JSON records of objects:

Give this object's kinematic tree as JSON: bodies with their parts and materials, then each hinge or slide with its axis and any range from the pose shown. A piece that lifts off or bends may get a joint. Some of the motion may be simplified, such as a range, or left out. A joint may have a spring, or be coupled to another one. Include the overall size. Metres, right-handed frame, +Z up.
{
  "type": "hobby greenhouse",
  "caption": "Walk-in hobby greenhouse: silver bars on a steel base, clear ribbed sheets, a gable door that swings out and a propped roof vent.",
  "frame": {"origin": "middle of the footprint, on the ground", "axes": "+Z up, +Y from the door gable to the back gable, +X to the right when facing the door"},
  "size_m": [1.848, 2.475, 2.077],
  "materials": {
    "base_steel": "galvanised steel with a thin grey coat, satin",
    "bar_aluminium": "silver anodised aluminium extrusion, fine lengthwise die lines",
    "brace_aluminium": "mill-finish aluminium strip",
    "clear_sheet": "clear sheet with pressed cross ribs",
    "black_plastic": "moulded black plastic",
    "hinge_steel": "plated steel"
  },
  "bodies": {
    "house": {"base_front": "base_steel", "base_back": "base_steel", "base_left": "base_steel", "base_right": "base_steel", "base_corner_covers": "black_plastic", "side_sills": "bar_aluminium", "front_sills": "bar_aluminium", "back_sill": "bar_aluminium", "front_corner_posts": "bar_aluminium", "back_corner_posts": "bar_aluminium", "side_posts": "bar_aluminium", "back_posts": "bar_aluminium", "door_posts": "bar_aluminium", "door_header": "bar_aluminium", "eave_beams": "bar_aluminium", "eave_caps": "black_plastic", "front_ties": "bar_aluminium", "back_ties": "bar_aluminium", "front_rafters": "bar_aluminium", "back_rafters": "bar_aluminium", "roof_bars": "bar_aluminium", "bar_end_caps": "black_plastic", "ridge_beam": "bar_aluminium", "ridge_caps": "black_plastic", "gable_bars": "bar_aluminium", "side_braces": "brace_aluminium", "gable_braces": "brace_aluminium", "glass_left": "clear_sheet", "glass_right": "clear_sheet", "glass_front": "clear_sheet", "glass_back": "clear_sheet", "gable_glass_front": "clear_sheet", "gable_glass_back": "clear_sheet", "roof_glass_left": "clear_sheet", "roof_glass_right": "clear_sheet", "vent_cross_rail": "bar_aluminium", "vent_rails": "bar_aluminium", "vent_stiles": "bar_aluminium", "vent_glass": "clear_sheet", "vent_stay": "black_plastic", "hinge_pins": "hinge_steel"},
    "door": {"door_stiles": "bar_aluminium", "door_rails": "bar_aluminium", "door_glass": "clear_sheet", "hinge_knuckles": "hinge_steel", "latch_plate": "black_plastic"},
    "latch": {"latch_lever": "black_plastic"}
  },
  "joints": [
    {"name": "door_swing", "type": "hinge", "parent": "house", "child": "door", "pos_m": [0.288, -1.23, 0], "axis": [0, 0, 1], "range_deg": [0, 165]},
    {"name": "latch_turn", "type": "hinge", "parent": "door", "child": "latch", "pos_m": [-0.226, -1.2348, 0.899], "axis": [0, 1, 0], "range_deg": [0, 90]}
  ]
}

* * *

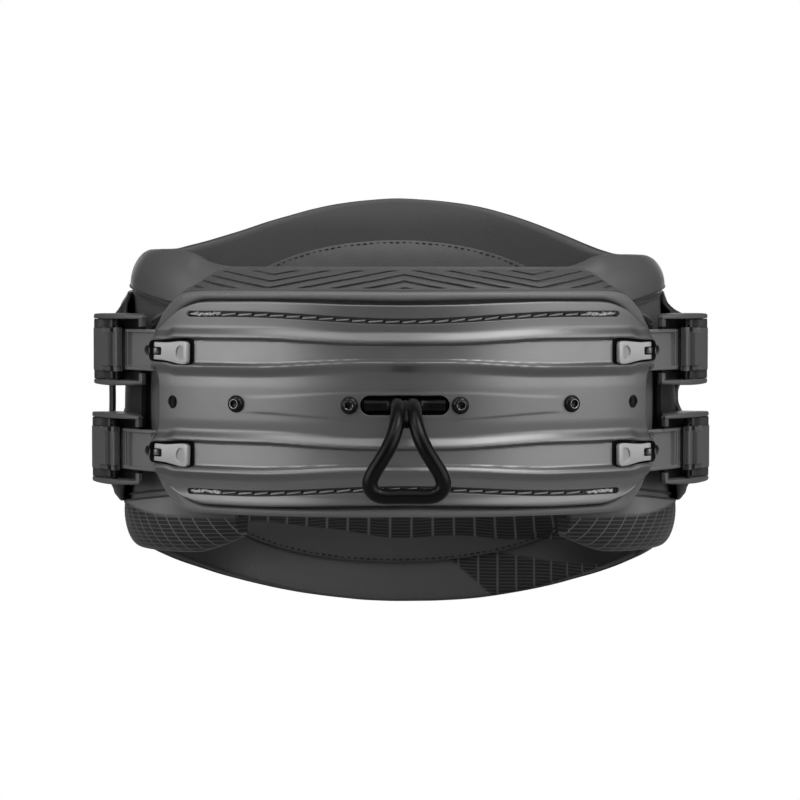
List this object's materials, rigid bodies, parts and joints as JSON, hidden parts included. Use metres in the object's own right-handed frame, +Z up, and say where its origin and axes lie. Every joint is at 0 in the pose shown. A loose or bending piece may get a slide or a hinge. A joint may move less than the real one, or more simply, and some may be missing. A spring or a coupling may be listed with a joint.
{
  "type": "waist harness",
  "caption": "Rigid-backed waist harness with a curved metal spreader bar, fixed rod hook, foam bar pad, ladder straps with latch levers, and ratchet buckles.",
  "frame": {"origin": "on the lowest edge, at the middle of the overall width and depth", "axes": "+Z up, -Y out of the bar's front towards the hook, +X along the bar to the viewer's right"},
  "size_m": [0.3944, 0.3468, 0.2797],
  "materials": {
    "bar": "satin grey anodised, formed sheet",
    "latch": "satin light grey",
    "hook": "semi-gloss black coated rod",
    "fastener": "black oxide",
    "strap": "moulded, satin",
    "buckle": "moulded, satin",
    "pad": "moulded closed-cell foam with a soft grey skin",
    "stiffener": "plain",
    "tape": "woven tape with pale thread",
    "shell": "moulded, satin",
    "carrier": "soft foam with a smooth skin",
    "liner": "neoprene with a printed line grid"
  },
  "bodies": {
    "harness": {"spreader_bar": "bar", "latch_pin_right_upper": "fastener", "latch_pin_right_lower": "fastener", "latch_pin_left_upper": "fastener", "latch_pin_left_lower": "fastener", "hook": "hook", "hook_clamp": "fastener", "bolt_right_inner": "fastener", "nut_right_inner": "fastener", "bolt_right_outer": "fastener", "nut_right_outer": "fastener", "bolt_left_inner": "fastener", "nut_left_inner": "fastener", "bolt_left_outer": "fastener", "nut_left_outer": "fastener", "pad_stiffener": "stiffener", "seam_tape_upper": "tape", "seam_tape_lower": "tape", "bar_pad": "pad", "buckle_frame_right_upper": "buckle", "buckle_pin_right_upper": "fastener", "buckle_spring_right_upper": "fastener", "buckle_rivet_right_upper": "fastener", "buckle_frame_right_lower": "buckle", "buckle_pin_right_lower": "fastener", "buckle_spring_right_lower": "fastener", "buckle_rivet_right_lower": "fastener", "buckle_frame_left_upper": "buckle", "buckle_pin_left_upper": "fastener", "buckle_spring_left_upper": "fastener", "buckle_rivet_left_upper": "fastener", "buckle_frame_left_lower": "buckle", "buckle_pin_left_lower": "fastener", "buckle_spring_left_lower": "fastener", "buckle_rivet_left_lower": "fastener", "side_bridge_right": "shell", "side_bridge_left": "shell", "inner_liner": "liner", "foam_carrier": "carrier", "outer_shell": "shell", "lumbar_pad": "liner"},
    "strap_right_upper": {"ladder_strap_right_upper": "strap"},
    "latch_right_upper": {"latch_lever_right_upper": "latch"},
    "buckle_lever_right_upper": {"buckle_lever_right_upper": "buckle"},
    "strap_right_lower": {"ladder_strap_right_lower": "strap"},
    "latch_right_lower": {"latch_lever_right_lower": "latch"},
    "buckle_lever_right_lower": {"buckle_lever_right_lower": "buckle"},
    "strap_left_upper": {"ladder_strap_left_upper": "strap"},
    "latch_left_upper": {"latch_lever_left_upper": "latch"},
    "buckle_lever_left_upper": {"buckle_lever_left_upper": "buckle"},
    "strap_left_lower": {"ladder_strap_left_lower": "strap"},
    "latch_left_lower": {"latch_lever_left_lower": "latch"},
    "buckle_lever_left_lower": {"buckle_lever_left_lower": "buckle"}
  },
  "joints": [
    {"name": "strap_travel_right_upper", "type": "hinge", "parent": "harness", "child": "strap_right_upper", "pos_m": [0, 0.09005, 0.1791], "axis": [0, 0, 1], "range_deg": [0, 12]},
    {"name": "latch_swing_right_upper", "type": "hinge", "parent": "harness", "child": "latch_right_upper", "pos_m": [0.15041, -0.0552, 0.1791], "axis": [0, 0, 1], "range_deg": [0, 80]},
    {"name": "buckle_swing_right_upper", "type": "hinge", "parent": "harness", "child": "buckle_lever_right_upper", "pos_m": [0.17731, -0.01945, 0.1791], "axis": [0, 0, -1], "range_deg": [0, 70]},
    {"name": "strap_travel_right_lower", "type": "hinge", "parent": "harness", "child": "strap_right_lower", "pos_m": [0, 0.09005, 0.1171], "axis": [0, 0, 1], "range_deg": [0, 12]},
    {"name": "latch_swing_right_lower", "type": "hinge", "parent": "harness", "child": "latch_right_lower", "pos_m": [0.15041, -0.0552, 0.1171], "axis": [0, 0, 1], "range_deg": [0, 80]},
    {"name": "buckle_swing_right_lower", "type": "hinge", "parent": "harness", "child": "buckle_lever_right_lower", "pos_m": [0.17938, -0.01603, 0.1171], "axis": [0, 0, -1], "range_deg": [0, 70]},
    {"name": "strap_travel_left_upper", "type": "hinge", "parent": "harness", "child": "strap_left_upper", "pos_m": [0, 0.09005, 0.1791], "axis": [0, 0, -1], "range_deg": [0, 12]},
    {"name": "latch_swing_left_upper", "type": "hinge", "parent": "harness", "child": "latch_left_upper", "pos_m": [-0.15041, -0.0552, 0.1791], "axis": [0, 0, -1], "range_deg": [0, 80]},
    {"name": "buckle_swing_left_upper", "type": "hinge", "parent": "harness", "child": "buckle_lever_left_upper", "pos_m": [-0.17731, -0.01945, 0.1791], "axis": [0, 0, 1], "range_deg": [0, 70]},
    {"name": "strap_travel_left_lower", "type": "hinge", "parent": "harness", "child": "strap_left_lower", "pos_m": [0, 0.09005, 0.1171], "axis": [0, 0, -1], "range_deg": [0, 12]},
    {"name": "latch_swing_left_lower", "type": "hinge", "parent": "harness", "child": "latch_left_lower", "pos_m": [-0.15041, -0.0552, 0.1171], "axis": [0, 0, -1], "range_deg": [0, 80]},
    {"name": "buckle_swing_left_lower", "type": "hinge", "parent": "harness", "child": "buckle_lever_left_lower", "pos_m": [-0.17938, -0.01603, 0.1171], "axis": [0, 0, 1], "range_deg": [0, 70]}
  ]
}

---

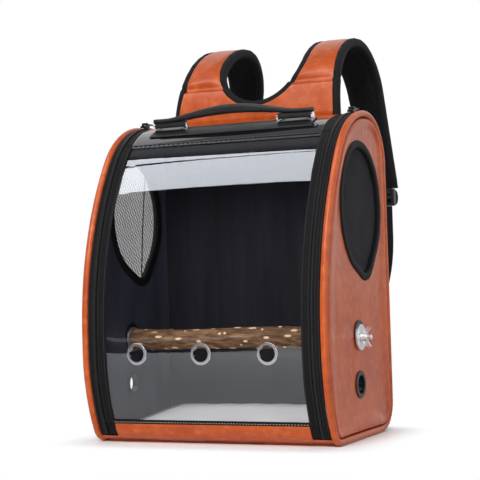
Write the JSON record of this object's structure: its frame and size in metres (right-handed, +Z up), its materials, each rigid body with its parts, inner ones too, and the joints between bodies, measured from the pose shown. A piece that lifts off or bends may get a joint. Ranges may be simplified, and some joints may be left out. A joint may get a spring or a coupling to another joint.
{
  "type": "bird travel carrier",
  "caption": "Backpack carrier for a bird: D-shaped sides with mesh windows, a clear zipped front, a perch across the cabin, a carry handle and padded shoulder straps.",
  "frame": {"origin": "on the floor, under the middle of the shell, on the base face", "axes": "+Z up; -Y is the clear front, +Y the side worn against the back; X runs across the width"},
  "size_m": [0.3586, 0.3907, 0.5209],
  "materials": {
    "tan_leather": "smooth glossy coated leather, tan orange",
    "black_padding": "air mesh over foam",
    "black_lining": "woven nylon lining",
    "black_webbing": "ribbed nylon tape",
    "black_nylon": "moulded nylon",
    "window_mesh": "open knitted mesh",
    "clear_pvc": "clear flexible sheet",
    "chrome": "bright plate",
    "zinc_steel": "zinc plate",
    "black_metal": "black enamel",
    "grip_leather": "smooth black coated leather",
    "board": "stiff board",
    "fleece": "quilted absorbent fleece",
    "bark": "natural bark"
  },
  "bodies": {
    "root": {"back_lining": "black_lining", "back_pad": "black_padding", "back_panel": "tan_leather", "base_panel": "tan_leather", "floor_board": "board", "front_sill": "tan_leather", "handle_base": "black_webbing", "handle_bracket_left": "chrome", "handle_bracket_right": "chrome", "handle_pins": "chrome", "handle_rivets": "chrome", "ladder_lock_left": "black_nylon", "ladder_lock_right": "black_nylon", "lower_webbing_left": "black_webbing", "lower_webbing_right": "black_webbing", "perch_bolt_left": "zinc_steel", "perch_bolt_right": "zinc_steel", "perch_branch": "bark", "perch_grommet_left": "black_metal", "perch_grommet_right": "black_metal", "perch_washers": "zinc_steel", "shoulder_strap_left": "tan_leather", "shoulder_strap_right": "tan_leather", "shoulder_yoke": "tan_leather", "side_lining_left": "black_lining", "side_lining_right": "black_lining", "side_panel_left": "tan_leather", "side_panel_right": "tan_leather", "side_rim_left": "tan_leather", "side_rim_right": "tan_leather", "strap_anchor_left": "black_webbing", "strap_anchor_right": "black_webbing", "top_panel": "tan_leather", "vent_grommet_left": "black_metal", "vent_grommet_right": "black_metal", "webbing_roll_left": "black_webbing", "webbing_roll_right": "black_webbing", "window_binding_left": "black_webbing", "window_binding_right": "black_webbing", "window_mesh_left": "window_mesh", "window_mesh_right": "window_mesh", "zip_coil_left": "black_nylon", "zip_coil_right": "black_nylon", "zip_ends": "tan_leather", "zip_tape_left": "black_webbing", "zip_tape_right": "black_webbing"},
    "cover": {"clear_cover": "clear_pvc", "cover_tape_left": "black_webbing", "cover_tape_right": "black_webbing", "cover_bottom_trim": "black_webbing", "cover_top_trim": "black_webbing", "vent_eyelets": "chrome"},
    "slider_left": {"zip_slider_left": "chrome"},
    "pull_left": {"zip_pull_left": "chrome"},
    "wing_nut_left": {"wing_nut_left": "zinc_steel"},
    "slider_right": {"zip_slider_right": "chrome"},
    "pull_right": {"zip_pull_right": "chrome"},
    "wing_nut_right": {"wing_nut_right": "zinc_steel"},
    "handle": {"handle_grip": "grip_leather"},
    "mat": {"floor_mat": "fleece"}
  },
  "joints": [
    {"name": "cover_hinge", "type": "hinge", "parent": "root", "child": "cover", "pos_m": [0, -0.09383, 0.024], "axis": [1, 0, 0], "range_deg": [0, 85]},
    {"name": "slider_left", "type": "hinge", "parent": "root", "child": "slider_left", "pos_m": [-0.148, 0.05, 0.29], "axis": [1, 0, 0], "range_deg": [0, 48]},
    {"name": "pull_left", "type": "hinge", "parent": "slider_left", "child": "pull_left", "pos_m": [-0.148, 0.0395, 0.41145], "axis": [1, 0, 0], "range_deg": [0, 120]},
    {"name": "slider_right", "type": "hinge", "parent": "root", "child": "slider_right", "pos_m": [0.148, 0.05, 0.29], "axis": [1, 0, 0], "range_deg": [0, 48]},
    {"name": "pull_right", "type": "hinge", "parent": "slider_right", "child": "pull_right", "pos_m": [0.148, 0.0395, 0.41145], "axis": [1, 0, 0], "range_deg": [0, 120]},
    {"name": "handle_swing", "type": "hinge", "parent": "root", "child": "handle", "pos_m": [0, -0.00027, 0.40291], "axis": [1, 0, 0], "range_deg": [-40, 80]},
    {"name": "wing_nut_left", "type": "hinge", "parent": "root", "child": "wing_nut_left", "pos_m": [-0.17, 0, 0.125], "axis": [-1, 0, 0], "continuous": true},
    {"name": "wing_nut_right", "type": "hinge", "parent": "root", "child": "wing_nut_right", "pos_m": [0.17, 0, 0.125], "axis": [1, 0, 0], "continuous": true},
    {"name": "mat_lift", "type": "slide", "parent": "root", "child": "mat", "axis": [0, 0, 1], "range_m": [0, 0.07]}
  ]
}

Task details: Extract, from the listing above, every line where the string "each" occurs.

Exercise result:
Give this object's kinematic tree as JSON: bodies with their parts and materials, then each hinge or slide with its axis and any range from the pose shown. A piece that lifts off or bends may get a joint. Some of the motion may be simplified, such as a range, or left out. A joint may have a spring, or be coupled to another one. Include the overall size. Metres, right-handed frame, +Z up.
Write the JSON record of this object's structure: its frame and size in metres (right-handed, +Z up), its materials, each rigid body with its parts, inner ones too, and the joints between bodies, measured from the pose shown. A piece that lifts off or bends may get a joint. Ranges may be simplified, and some joints may be left out. A joint may get a spring or a coupling to another joint.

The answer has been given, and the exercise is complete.